Cuesta, en estos días, encontrar algo que ilusione cuando echamos un vistazo a la política nacional. Los futuros votantes asistimos descorazonados a declaraciones de líderes políticos que muestran cómo han perdido su vocación de servicio público si alguna vez la tuvieron. Resulta frustrante escuchar cómo se postulan para diputados y diputadas, personas que abiertamente declaran u oscuramente muestran que su fin es entorpecer el funcionamiento de las instituciones o valerse de ellas para lograr otros objetivos. Pucherazos, dedazos, purgas, codazos, venganzas, traiciones, puertas giratorias, intoxicaciones informativas aderezan un caldo electoral cuyos ingredientes básicos hace tiempo que dejaron de saber y oler bien.
Huele a podrido, a bisoñez, a poco respeto por los votantes. Ya no se recuerda cuándo los políticos fueron bien valorados en las encuestas sobre imagen pública, cuándo eran espejo en el que nos podíamos ver reflejados las ciudadanas y los ciudadanos. Suena en este momento en mi cabeza la consabida frase derrotista: “Tenemos los líderes políticos que nos merecemos” y, sin embargo, lo que me surge es decir: “Ojalá los tuviéramos, porque nos merecemos, salvo excepciones, algo mucho mejor que esto”.
Declaro mi admiración y respeto por las personas que no entran en política para hacer carrera.
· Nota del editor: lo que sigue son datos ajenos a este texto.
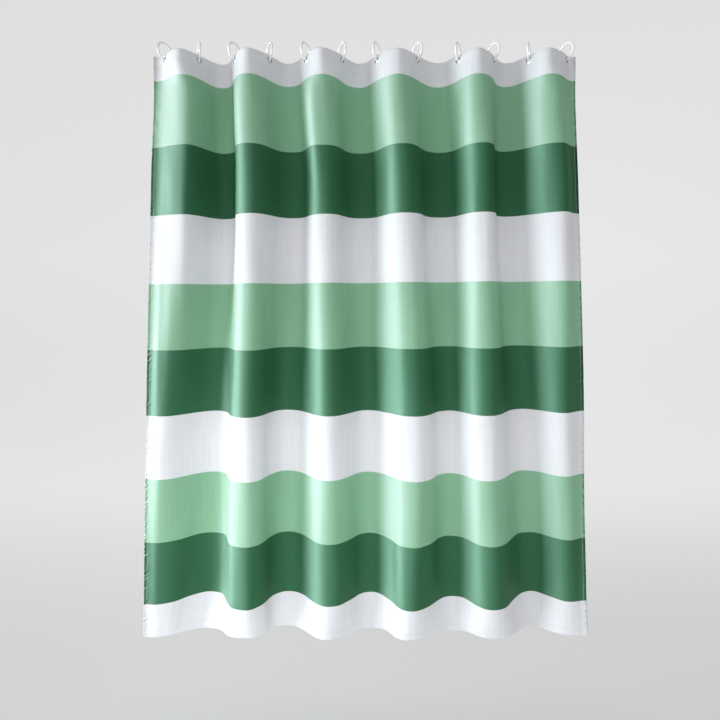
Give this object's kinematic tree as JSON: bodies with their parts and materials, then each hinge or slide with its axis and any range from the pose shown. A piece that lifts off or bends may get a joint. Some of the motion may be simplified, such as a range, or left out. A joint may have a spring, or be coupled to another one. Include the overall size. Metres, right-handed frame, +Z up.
{
  "type": "shower curtain",
  "caption": "Striped polyester shower curtain in even hand-hung folds, carried by white snap rings through metal eyelets; rings and eyelets slide as it is drawn and the cloth swings below them.",
  "frame": {"origin": "on the axis of the shower rod, in the middle of the width that the curtain hangs across", "axes": "+X along the rod, +Y towards the tub side (the back), +Z up; the front of the curtain faces -Y"},
  "size_m": [1.3494, 0.1009, 1.8411],
  "materials": {
    "striped_cloth": "satin woven polyester in white, light green and dark green stripes",
    "white_cloth": "satin woven polyester",
    "heading_tape": "matt interlining tape",
    "ring_plastic": "glossy moulded plastic",
    "eyelet_metal": "bright nickel plate",
    "washer_metal": "bright nickel plate"
  },
  "bodies": {
    "ring_01": {"ring_01": "ring_plastic"},
    "ring_02": {"ring_02": "ring_plastic"},
    "ring_03": {"ring_03": "ring_plastic"},
    "ring_04": {"ring_04": "ring_plastic"},
    "ring_05": {"ring_05": "ring_plastic"},
    "ring_06": {"ring_06": "ring_plastic"},
    "ring_07": {"ring_07": "ring_plastic"},
    "ring_08": {"ring_08": "ring_plastic"},
    "ring_09": {"ring_09": "ring_plastic"},
    "ring_10": {"ring_10": "ring_plastic"},
    "ring_11": {"ring_11": "ring_plastic"},
    "ring_12": {"ring_12": "ring_plastic"},
    "cloth": {"curtain_panel": "striped_cloth", "heading_tape": "heading_tape", "top_hem": "white_cloth", "bottom_hem": "white_cloth", "left_side_hem": "striped_cloth", "right_side_hem": "striped_cloth", "eyelet_01": "eyelet_metal", "eyelet_washer_01": "washer_metal"},
    "eyelet_02": {"eyelet_02": "eyelet_metal", "eyelet_washer_02": "washer_metal"},
    "eyelet_03": {"eyelet_03": "eyelet_metal", "eyelet_washer_03": "washer_metal"},
    "eyelet_04": {"eyelet_04": "eyelet_metal", "eyelet_washer_04": "washer_metal"},
    "eyelet_05": {"eyelet_05": "eyelet_metal", "eyelet_washer_05": "washer_metal"},
    "eyelet_06": {"eyelet_06": "eyelet_metal", "eyelet_washer_06": "washer_metal"},
    "eyelet_07": {"eyelet_07": "eyelet_metal", "eyelet_washer_07": "washer_metal"},
    "eyelet_08": {"eyelet_08": "eyelet_metal", "eyelet_washer_08": "washer_metal"},
    "eyelet_09": {"eyelet_09": "eyelet_metal", "eyelet_washer_09": "washer_metal"},
    "eyelet_10": {"eyelet_10": "eyelet_metal", "eyelet_washer_10": "washer_metal"},
    "eyelet_11": {"eyelet_11": "eyelet_metal", "eyelet_washer_11": "washer_metal"},
    "eyelet_12": {"eyelet_12": "eyelet_metal", "eyelet_washer_12": "washer_metal"}
  },
  "joints": [
    {"name": "draw", "type": "slide", "parent": "ring_01", "child": "ring_12", "axis": [-1, 0, 0], "range_m": [0, 0.8789], "deforming": ["curtain_panel", "heading_tape", "top_hem", "bottom_hem", "left_side_hem", "right_side_hem"]},
    {"name": "swing", "type": "hinge", "parent": "ring_01", "child": "cloth", "pos_m": [-0.62422, 0, -0.0348], "axis": [1, 0, 0], "range_deg": [-10, 10]},
    {"name": "ring_02_slide", "type": "slide", "parent": "ring_01", "child": "ring_02", "axis": [-1, 0, 0], "range_m": [0, 0.0748]},
    {"name": "ring_03_slide", "type": "slide", "parent": "ring_01", "child": "ring_03", "axis": [-1, 0, 0], "range_m": [0, 0.1527]},
    {"name": "ring_04_slide", "type": "slide", "parent": "ring_01", "child": "ring_04", "axis": [-1, 0, 0], "range_m": [0, 0.2293]},
    {"name": "ring_05_slide", "type": "slide", "parent": "ring_01", "child": "ring_05", "axis": [-1, 0, 0], "range_m": [0, 0.3087]},
    {"name": "ring_06_slide", "type": "slide", "parent": "ring_01", "child": "ring_06", "axis": [-1, 0, 0], "range_m": [0, 0.3882]},
    {"name": "ring_07_slide", "type": "slide", "parent": "ring_01", "child": "ring_07", "axis": [-1, 0, 0], "range_m": [0, 0.4636]},
    {"name": "ring_08_slide", "type": "slide", "parent": "ring_01", "child": "ring_08", "axis": [-1, 0, 0], "range_m": [0, 0.5527]},
    {"name": "ring_09_slide", "type": "slide", "parent": "ring_01", "child": "ring_09", "axis": [-1, 0, 0], "range_m": [0, 0.6416]},
    {"name": "ring_10_slide", "type": "slide", "parent": "ring_01", "child": "ring_10", "axis": [-1, 0, 0], "range_m": [0, 0.7191]},
    {"name": "ring_11_slide", "type": "slide", "parent": "ring_01", "child": "ring_11", "axis": [-1, 0, 0], "range_m": [0, 0.7962]},
    {"name": "eyelet_02_slide", "type": "slide", "parent": "cloth", "child": "eyelet_02", "axis": [-1, 0, 0], "range_m": [0, 0.0748]},
    {"name": "eyelet_03_slide", "type": "slide", "parent": "cloth", "child": "eyelet_03", "axis": [-1, 0, 0], "range_m": [0, 0.1527]},
    {"name": "eyelet_04_slide", "type": "slide", "parent": "cloth", "child": "eyelet_04", "axis": [-1, 0, 0], "range_m": [0, 0.2293]},
    {"name": "eyelet_05_slide", "type": "slide", "parent": "cloth", "child": "eyelet_05", "axis": [-1, 0, 0], "range_m": [0, 0.3087]},
    {"name": "eyelet_06_slide", "type": "slide", "parent": "cloth", "child": "eyelet_06", "axis": [-1, 0, 0], "range_m": [0, 0.3882]},
    {"name": "eyelet_07_slide", "type": "slide", "parent": "cloth", "child": "eyelet_07", "axis": [-1, 0, 0], "range_m": [0, 0.4636]},
    {"name": "eyelet_08_slide", "type": "slide", "parent": "cloth", "child": "eyelet_08", "axis": [-1, 0, 0], "range_m": [0, 0.5527]},
    {"name": "eyelet_09_slide", "type": "slide", "parent": "cloth", "child": "eyelet_09", "axis": [-1, 0, 0], "range_m": [0, 0.6416]},
    {"name": "eyelet_10_slide", "type": "slide", "parent": "cloth", "child": "eyelet_10", "axis": [-1, 0, 0], "range_m": [0, 0.7191]},
    {"name": "eyelet_11_slide", "type": "slide", "parent": "cloth", "child": "eyelet_11", "axis": [-1, 0, 0], "range_m": [0, 0.7962]},
    {"name": "eyelet_12_slide", "type": "slide", "parent": "cloth", "child": "eyelet_12", "axis": [-1, 0, 0], "range_m": [0, 0.879]}
  ],
  "couplings": [
    {"joint": "ring_02_slide", "follows": "draw", "ratio": 0.085041},
    {"joint": "ring_03_slide", "follows": "draw", "ratio": 0.17361},
    {"joint": "ring_04_slide", "follows": "draw", "ratio": 0.26075},
    {"joint": "ring_05_slide", "follows": "draw", "ratio": 0.35107},
    {"joint": "ring_06_slide", "follows": "draw", "ratio": 0.44161},
    {"joint": "ring_07_slide", "follows": "draw", "ratio": 0.52732},
    {"joint": "ring_08_slide", "follows": "draw", "ratio": 0.6287},
    {"joint": "ring_09_slide", "follows": "draw", "ratio": 0.72985},
    {"joint": "ring_10_slide", "follows": "draw", "ratio": 0.81802},
    {"joint": "ring_11_slide", "follows": "draw", "ratio": 0.90578},
    {"joint": "eyelet_02_slide", "follows": "draw", "ratio": 0.085041},
    {"joint": "eyelet_03_slide", "follows": "draw", "ratio": 0.17361},
    {"joint": "eyelet_04_slide", "follows": "draw", "ratio": 0.26075},
    {"joint": "eyelet_05_slide", "follows": "draw", "ratio": 0.35107},
    {"joint": "eyelet_06_slide", "follows": "draw", "ratio": 0.44161},
    {"joint": "eyelet_07_slide", "follows": "draw", "ratio": 0.52732},
    {"joint": "eyelet_08_slide", "follows": "draw", "ratio": 0.6287},
    {"joint": "eyelet_09_slide", "follows": "draw", "ratio": 0.72985},
    {"joint": "eyelet_10_slide", "follows": "draw", "ratio": 0.81802},
    {"joint": "eyelet_11_slide", "follows": "draw", "ratio": 0.90578},
    {"joint": "eyelet_12_slide", "follows": "draw", "ratio": 1}
  ]
}
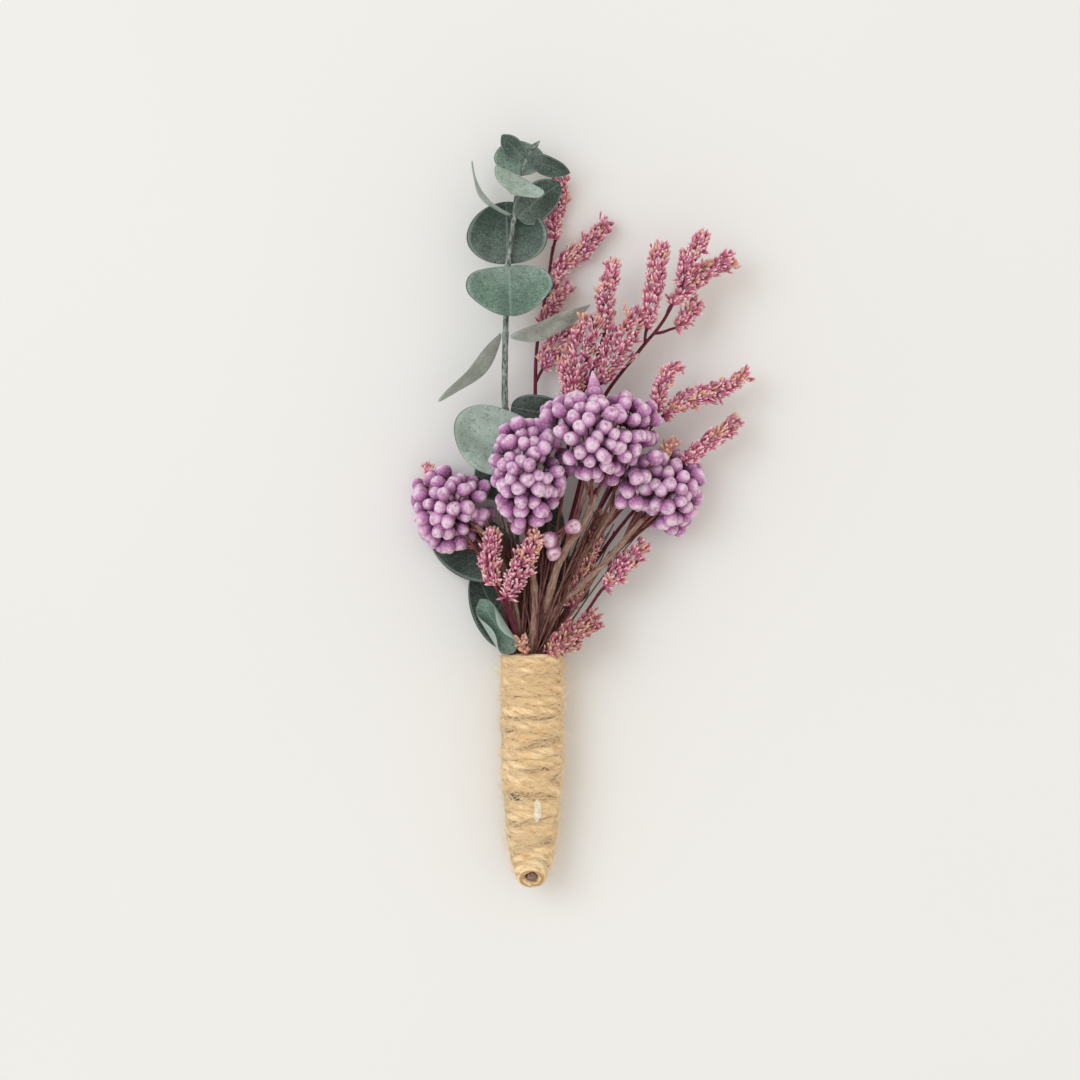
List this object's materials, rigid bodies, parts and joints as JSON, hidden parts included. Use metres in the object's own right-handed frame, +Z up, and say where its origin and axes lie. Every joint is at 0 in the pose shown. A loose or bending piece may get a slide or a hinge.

Por aquellos y aquellas que se han “metido” en política por responsabilidad, por hacer un país mejor, por facilitar la vida de vecinos y ciudadanas, sin mesianismos ni salvapatrismos . Personas que han sufrido descalificaciones y persecuciones por ello y que nos han mostrado que la política puede ser un arte noble.
Vivimos tiempos densos y, sin embargo, no podemos tirar la toalla en el ejercicio de nuestros derechos ciudadanos y entre ellos está el derecho al voto… aunque sea en blanco.